* Data excerpt:
--------
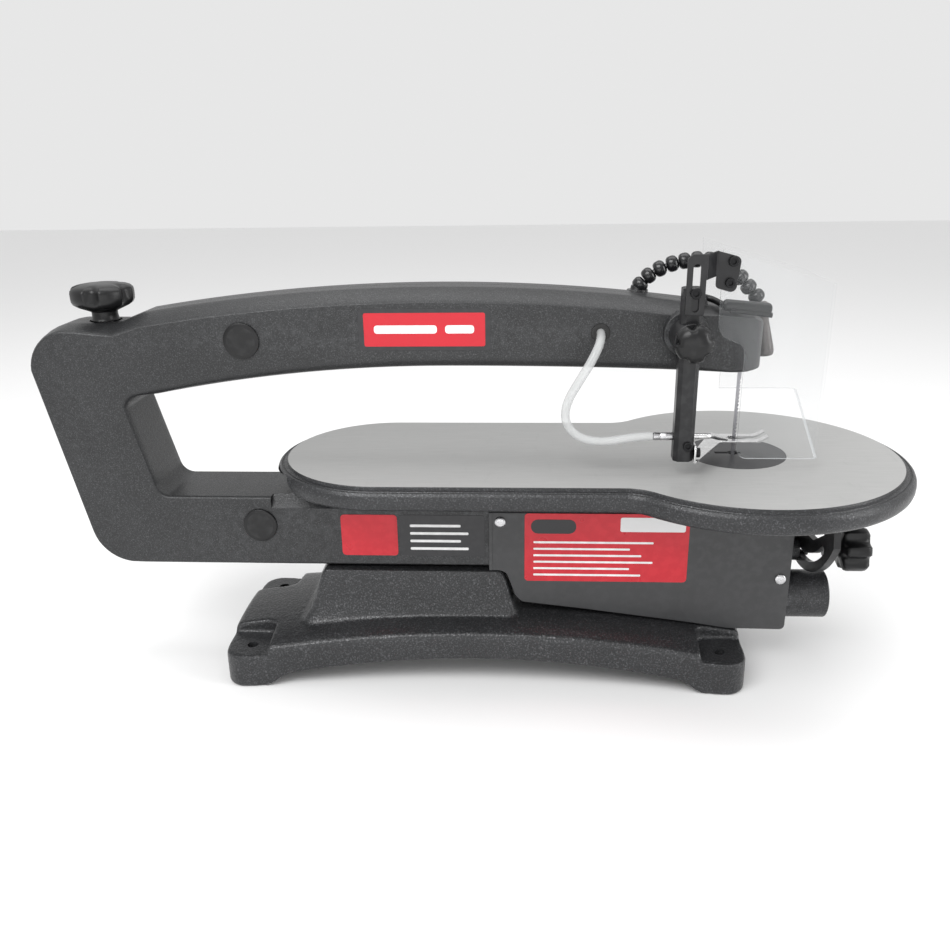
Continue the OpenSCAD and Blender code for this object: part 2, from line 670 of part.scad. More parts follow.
module post_clamp_block() color("#202022") place() difference() {
    rod_along_y(clamp_r, clamp_y[0], clamp_y[1], [post_at[0], post_clamp_z]);
    translate([post_at[0], post_at[1], 80]) linear_extrude(50) post_outline(post_w + 0.2, 3);
    rod_along_y(3 + run_gap, clamp_y[0] - 1, post_at[1], [post_at[0], post_clamp_z]);
}
module post_clamp_knob() color("#141416") place() {
    rod_along_y(3, clamp_y[0] - 4, post_at[1] - post_w / 2 - 0.3, [post_at[0], post_clamp_z]);
    translate([post_at[0], clamp_y[0] - 0.5, post_clamp_z]) rotate([90, 0, 0]) difference() {
        intersection() {
            cylinder(r = 13.3, h = 13);
            translate([0, 0, -2]) sphere(r = 15.5);
        }
        for (i = [0:4]) rotate(i * 72 + 20) translate([14, 0, -1]) cylinder(r = 3, h = 16);
    }
}

// Sheet foot: a flange on the post, a plate that runs in to the blade, and a fork round it
module presser_foot() color("#d4d6d8") place() difference() {
    union() {
        translate([0, 0, foot_z]) linear_extrude(foot_t) difference() {
            polygon([[-40.4, -57], [-39, -57], [-12, -9.5], [16, -9.5], [16, -4], [-5, -4], [-8, 0],
                [-5, 4], [16, 4], [16, 9.5], [-14, 9.5], [-22, 0], [-40.4, -43]]);
        }
        for (s = [-1, 1]) translate([16, s * 6.75, foot_z]) rotate([0, -26, 0])
            box([-0.2, -2.75, 0], [8, 2.75, foot_t]);
        box([-40.4, -57, foot_z], [-38.9, -43, foot_z + 13]);
    }
    rod_along_x(2 + run_gap, -45, -35, [post_at[1], foot_axis_z]);
}
module foot_screws() color("#1c1c1e") place() {
    rod_along_x(2, post_at[0] + 2, -36, [post_at[1], foot_axis_z]);
    rod_along_x(3.6, -38.4, -35, [post_at[1], foot_axis_z]);
    rod_along_y(3.4, post_at[1] - post_w / 2 - 2.5, post_at[1] - post_w / 2, [post_at[0] + 2.5, 24.2]);
    rod_along_y(2, -60, -50, strap_screw);
    rod_along_y(3.8, -62.2, -59.6, strap_screw);
}

// ---- guard ----

module guard_bracket() color("#1b1b1d") place() {
    y = post_at[1] - post_w / 2;
    difference() {
        in_xz(y - guard_t, y) polygon([[-54, 118], [-41, 118], [-41, 159], [-51, 159], [-54, 156]]);
        hull() for (z = [123, 139]) rod_along_y(2.6, y - 3, y + 1, [strap_screw[0], z]);
    }
    translate([0, 0, 142]) linear_extrude(17) polygon([[-41.2, y - guard_t], [-31, -guard_half_w - guard_t],
        [-30, -guard_half_w], [-41.2, y]]);
    difference() {
        in_xz(-guard_half_w - guard_t, -guard_half_w)
            polygon([[-31, 134], [-17, 130], [-14.5, 154.5], [-31, 159]]);
        for (at = guard_screw) rod_along_y(2, -guard_half_w - 4, -guard_half_w + 1, at);
    }
}

// Side of the guard: lower edge at z = low, notched behind the blade
module guard_side(low) union() {
    polygon(concat([[-27, 160], [-26.3, 108]], arc([-15, 108], 11.3, 182, 262, 4),
        arc([-16.5, 86], 10, 82, 8, 4), [[-6.5, low + 8]], arc([1.5, low + 8], 8, 188, 268, 5),
        [[40, low], [40, 139.5]]));
    polygon([[39, low], [guard_front, low], [guard_front, 135], [39, 139.8]]);
}
module guard_shield() color([0.85, 0.9, 0.92, 0.35]) place() difference() {
    union() {
        in_xz(-guard_half_w, -guard_half_w + guard_t) guard_side(8.5);
        in_xz(guard_half_w - guard_t, guard_half_w) guard_side(42);
        in_yz(guard_front - guard_t, guard_front) polygon([[-guard_half_w, 8.5], [guard_half_w, 42],
            [guard_half_w, 135], [-guard_half_w, 135]]);
    }
    for (at = guard_screw) rod_along_y(2, -guard_half_w - 4, -guard_half_w + 3, at);
}
module guard_screws() color("#202022") place() {
    for (at = guard_screw) {
        socket_screw(at, -guard_half_w - guard_t, 3.4, 3, 2, 2 * guard_t + 1.5);
        difference() {
            rod_along_y(3.4, -guard_half_w + guard_t, -guard_half_w + guard_t + 2.4, at);
            rod_along_y(2, -guard_half_w, -guard_half_w + 2 * guard_t + 3, at);
        }
    }
}

// ---- front and far side fittings ----

module dust_port() color("#4a4b4c") place() difference() {
    rod_along_x(dust_r, case_front, dust_end, dust_at);
    rod_along_x(dust_r - 2.5, case_front - 1, dust_end + 1, dust_at);
}

switch_at = [12, -60];
dial_at = [34, -60];
box_far = 54;
module switch_box() color("#1d1d1f") place() difference() {
    in_xz(half_w, box_far) polygon([[-6, -84], [case_front, -84], [case_front, -38], [-6, -38]]);
    rod_along_x(9.3, switch_at[0] - 7.3, switch_at[0] + 7.3, [box_far - 6, switch_at[1]]);
    box([switch_at[0] - 7.3, box_far - 6, switch_at[1] - 9.3],
        [switch_at[0] + 7.3, box_far + 1, switch_at[1] + 9.3]);
    rod_along_y(2.5 + run_gap, box_far - 10, box_far + 1, dial_at);
}
module switch_rocker() color("#b3201c") place() intersection() {
    rod_along_x(9, switch_at[0] - 7, switch_at[0] + 7, [box_far - 6, switch_at[1]]);
    in_yz(switch_at[0] - 7, switch_at[0] + 7) polygon([[box_far - 16, switch_at[1] - 8],
        [box_far - 16, switch_at[1] + 8], [box_far - 3.5, switch_at[1] + 8],
        [box_far + 0.8, switch_at[1]], [box_far - 3.5, switch_at[1] - 8]]);
}
module speed_dial() color("#141416") place() {
    translate([dial_at[0], box_far + 0.4, dial_at[1]]) rotate([-90, 0, 0]) difference() {
        cylinder(r = 8.5, h = 9);
        for (i = [0:11]) rotate(i * 30) translate([9.2, 0, -1]) cylinder(r = 1.4, h = 12, $fn = 16);
    }
    rod_along_y(2.5, box_far - 8, box_far + 1, dial_at);
}
module cable_gland() color("#161618") place() difference() {
    union() {
        rod_along_y(7.5, half_w, half_w + 4, gland_at);
        rod_along_y(5.5, half_w + 4 - eps, half_w + 14, gland_at);
    }
    rod_along_y(gland_hole_r, half_w - 1, half_w + 15, gland_at);
}

// ---- work light ----

// Turns a shape's +Z axis along the bead chain at bead i
module at_bead(i) {
    a = beads[max(i - 1, 0)];
    b = beads[min(i + 1, len(beads) - 1)];
    translate([beads[i][0], lamp_y, beads[i][1]]) rotate([0, 90 - atan2(b[1] - a[1], b[0] - a[0]), 0])
        children();
}
bead_profile = [[0, -3.4], [4.3, -3.4], [5.2, -1.8], [bead_r, 0], [5.2, 1.8], [4.3, 3.4], [0, 3.4]];
module bead() rotate_extrude() polygon(bead_profile);
// Each section's ball sits ball_back behind its first bead, in the bead before
ball_r = 3.2;
ball_back = 7.4;
module ball(i) at_bead(i) translate([0, 0, -ball_back]) {
    sphere(r = ball_r);
    cylinder(r = 2.1, h = ball_back);
}
module socket(i) at_bead(i) translate([0, 0, -ball_back]) {
    sphere(r = ball_r + 0.3);
    cylinder(r = 3, h = 6);
}
// Beads first to last in one piece, with a ball in the bead before and a socket for the next
module lamp_neck(first, last) difference() {
    union() {
        for (i = [first:last]) at_bead(i) bead();
        for (i = [first + 1:last]) at_bead(i) translate([0, 0, -ball_back]) cylinder(r = 2.1, h = ball_back);
        ball(first);
    }
    socket(last + 1);
}

module lamp_base() color("#141416") place() difference() {
    union() {
        translate([lamp_base_x, lamp_y, lamp_seat]) cylinder(r = 8, h = 3);
        translate([lamp_base_x, lamp_y, lamp_seat]) cylinder(r = 5.2, h = 5);
        at_bead(0) bead();
    }
    socket(1);
}
module lamp_neck_lower() color("#141416") place() lamp_neck(1, 4);
module lamp_neck_middle() color("#141416") place() lamp_neck(5, 8);
module lamp_neck_upper() color("#141416") place() lamp_neck(9, 11);
lamp_profile = [[0, 0], [5.2, 0], [5.2, 6], [4, 7.5], [4.6, 13], [6.6, 29], [6.9, 37], [5.9, 39], [0, 39]];
module lamp_head() color("#1a1a1c") place() difference() {
    union() {
        ball(12);
        translate([beads[12][0], lamp_y, beads[12][1]]) rotate([0, 171, 0]) rotate_extrude()
            polygon(lamp_profile);
    }
    translate([beads[12][0], lamp_y, beads[12][1]]) rotate([0, 171, 0]) translate([0, 0, 28])
        cylinder(r1 = 2, r2 = 5.4, h = 12);
}

// ---- base ----

base_corner = [base_dx / 2 + 20, base_dy / 2 + 19];
// Profile of the arched deck: level feet at both ends, the top and underside arched between them
function deck(top, x, span) = top[0] + (top[1] - top[0]) * (1 - pow(x / span, 2));
module base_profile(down) polygon(concat(
    [for (x = [-206 : 12 : 206]) [x, deck([30 - down, 46 - down], x, 206)]],
    [for (x = [206 : -12 : -206]) [x, -1]]));
// Plan of the base, shrunk by d: round corners and sides that curve in between them
module base_plan(d) {
    mid = base_corner - [16, 16];
    side = [for (x = [-1:0.1:1]) [mid[0] * x, d - base_corner[1] + 10 * (1 - x * x)]];
    polygon(concat(side, arc([mid[0], -mid[1]], 16 - d, -75, 0, 5), arc(mid, 16 - d, 0, 75, 5),
        [for (p = side) -p], arc([-mid[0], mid[1]], 16 - d, 105, 180, 5), arc(-mid, 16 - d, 180, 255, 5)));
}
module base_casting() color("#343536") difference() {
    union() {
        intersection() {
            linear_extrude(60) base_plan(0);
            in_xz(-80, 80) base_profile(0);
        }
        // Pedestal under the frame
        in_xz(-34, 34) polygon([[pedestal[0], 36], [pedestal[0] + 12, table_h + frame_low - 6],
            [pedestal[0] + 20, table_h + frame_low], [pedestal[1] - 16, table_h + frame_low],
            [pedestal[1] - 10, table_h + frame_low - 4], [pedestal[1], 40]]);
        in_xz(-40, 40) polygon([[-190, 28], [-182, 38], [-120, 44], [60, 46], [150, 41], [196, 30]]);
    }
    // Hollow underside, with bosses left round the holes
    difference() {
        intersection() {
            translate([0, 0, -1]) linear_extrude(60) base_plan(7);
            in_xz(-80, 80) base_profile(7);
        }
        for (sx = [-1, 1], sy = [-1, 1]) translate([sx * base_dx / 2, sy * base_dy / 2, -2])
            cylinder(r = 14, h = 60);
    }
    // Arch between the feet
    in_xz(-90, 90) polygon(concat([[-178, -2], [-172, 3]],
        [for (x = [-160 : 20 : 160]) [x, 8 + 16 * (1 - pow(x / 160, 2))]], [[172, 3], [178, -2]]));
    for (sx = [-1, 1], sy = [-1, 1]) translate([sx * base_dx / 2, sy * base_dy / 2, 0]) {
        translate([0, 0, -1]) cylinder(r = base_hole_r, h = 60);
        translate([0, 0, 28]) cylinder(r = 15, h = 30);
    }
}
pedestal = [-142, 28];

base_casting();
housing_left();
housing_right();
housing_screws();
drive_case();
pivot_caps();
upper_pivot_pin();
lower_pivot_pin();
upper_rocker_arm();
lower_rocker_arm();
upper_pivot_bush();
lower_pivot_bush();
tension_rod();
upper_rod_trunnion();
lower_rod_trunnion();
tension_knob();
upper_blade_clamp();
lower_blade_clamp();
blade();
blade_clamp_screws();
tension_lever();
lever_bracket();
table_casting();
table_insert();
table_trunnion();
tilt_lock_bolt();
tilt_lock_knob();
lock_boss();
side_cover();
side_cover_screws();
motor_housing();
motor_end_cap();
motor_rotor();
crank_wheel();
crank_pin();
connecting_rod();
rod_bearing();
air_bellows();
hose_grommet();
air_hose();
air_nozzle();
nozzle_ferrule();
foot_post();
post_clamp_block();
post_clamp_knob();
presser_foot();
foot_screws();
guard_bracket();
guard_shield();
guard_screws();
dust_port();
switch_box();
switch_rocker();
speed_dial();
cable_gland();
lamp_base();
lamp_neck_lower();
lamp_neck_middle();
lamp_neck_upper();
lamp_head();
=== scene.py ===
"""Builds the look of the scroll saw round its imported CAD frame."""
import bpy, bmesh, json, math
from mathutils import Matrix, Vector


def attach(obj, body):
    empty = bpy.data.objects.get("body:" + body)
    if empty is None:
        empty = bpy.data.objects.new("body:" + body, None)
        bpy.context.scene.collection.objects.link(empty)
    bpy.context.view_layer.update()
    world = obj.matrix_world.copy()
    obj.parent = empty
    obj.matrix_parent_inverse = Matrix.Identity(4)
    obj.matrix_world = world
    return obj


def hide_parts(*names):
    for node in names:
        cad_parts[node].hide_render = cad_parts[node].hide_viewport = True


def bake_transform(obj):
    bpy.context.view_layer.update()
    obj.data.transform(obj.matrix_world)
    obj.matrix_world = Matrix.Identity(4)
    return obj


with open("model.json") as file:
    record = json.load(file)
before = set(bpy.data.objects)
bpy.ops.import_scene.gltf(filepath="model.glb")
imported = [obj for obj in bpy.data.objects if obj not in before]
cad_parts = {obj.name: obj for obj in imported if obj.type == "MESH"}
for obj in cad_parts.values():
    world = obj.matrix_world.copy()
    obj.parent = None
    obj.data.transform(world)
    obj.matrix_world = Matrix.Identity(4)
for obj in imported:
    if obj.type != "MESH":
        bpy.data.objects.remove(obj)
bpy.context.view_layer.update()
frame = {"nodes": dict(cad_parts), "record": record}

# The saw is drawn in millimetres from the blade line and the table's top.
ORIGIN = Vector((195, 0, 176))


def P(x, y, z):
    """A point of the drawing, in metres in the frame's own axes."""
    return (Vector((x, y, z)) + ORIGIN) / 1000


# ---- camera, light, backdrop

def look(obj, forward, roll_degrees=0.0):
    """Turns a camera or a lamp so that it faces forward."""
    f = forward.normalized()
    right = f.cross(Vector((0, 0, 1))).normalized()
    up = right.cross(f)
    a = math.radians(roll_degrees)
    r2 = right * math.cos(a) + up * math.sin(a)
    u2 = up * math.cos(a) - right * math.sin(a)
    obj.rotation_euler = Matrix((r2, u2, -f)).transposed().to_euler()


PITCH, YAW, ROLL, LENS = math.radians(20.33), math.radians(-3.5), -0.93, 34.47
camera = bpy.data.objects.new("camera", bpy.data.cameras.new("camera"))
bpy.context.collection.objects.link(camera)
camera.location = P(-160.2, -682.5, 233.6)
look(camera, Vector((math.sin(YAW) * math.cos(PITCH), math.cos(YAW) * math.cos(PITCH), -math.sin(PITCH))),
     ROLL)
camera.data.sensor_width = 36
camera.data.lens = LENS
camera.data.clip_start = 0.01
bpy.context.scene.camera = camera


def light(name, energy, location, target, size):
    """A rectangular lamp; places and sizes are in metres."""
    data = bpy.data.lights.new(name, "AREA")
    data.energy = energy
    data.shape = "RECTANGLE"
    data.size, data.size_y = size
    obj = bpy.data.objects.new(name, data)
    obj.location = location
    look(obj, Vector(target) - Vector(location))
    bpy.context.collection.objects.link(obj)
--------
* Task to complete: Filter the listing for the word "names" and copy every line that holds it.

* Output for this exercise:
def hide_parts(*names):
    for node in names:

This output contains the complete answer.